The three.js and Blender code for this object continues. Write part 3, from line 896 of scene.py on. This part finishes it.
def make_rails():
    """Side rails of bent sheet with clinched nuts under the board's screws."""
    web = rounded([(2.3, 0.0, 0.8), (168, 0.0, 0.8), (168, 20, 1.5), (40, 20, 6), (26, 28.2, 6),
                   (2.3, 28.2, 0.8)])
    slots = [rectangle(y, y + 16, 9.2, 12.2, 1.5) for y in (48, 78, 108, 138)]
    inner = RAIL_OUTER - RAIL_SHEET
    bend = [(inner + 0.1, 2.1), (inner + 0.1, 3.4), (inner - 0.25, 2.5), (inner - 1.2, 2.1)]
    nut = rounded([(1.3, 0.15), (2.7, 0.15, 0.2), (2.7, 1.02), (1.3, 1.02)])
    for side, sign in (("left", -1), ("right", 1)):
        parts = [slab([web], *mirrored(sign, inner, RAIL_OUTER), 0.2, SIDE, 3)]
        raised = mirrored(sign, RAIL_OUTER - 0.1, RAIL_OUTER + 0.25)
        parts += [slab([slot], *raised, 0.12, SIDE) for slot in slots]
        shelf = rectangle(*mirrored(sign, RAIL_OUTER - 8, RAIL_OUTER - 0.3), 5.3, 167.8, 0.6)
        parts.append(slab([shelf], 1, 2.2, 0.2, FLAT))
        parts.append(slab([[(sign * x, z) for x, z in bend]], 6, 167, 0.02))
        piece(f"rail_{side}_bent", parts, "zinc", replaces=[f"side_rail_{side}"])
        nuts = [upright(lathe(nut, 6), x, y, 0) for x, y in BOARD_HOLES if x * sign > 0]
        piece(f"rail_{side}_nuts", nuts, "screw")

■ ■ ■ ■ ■

__Goal__:
Return the whole listing exactly.

__Worked solution__:
The three.js and Blender code for this object continues. Write part 3, from line 896 of scene.py on. This part finishes it.
def make_rails():
    """Side rails of bent sheet with clinched nuts under the board's screws."""
    web = rounded([(2.3, 0.0, 0.8), (168, 0.0, 0.8), (168, 20, 1.5), (40, 20, 6), (26, 28.2, 6),
                   (2.3, 28.2, 0.8)])
    slots = [rectangle(y, y + 16, 9.2, 12.2, 1.5) for y in (48, 78, 108, 138)]
    inner = RAIL_OUTER - RAIL_SHEET
    bend = [(inner + 0.1, 2.1), (inner + 0.1, 3.4), (inner - 0.25, 2.5), (inner - 1.2, 2.1)]
    nut = rounded([(1.3, 0.15), (2.7, 0.15, 0.2), (2.7, 1.02), (1.3, 1.02)])
    for side, sign in (("left", -1), ("right", 1)):
        parts = [slab([web], *mirrored(sign, inner, RAIL_OUTER), 0.2, SIDE, 3)]
        raised = mirrored(sign, RAIL_OUTER - 0.1, RAIL_OUTER + 0.25)
        parts += [slab([slot], *raised, 0.12, SIDE) for slot in slots]
        shelf = rectangle(*mirrored(sign, RAIL_OUTER - 8, RAIL_OUTER - 0.3), 5.3, 167.8, 0.6)
        parts.append(slab([shelf], 1, 2.2, 0.2, FLAT))
        parts.append(slab([[(sign * x, z) for x, z in bend]], 6, 167, 0.02))
        piece(f"rail_{side}_bent", parts, "zinc", replaces=[f"side_rail_{side}"])
        nuts = [upright(lathe(nut, 6), x, y, 0) for x, y in BOARD_HOLES if x * sign > 0]
        piece(f"rail_{side}_nuts", nuts, "screw")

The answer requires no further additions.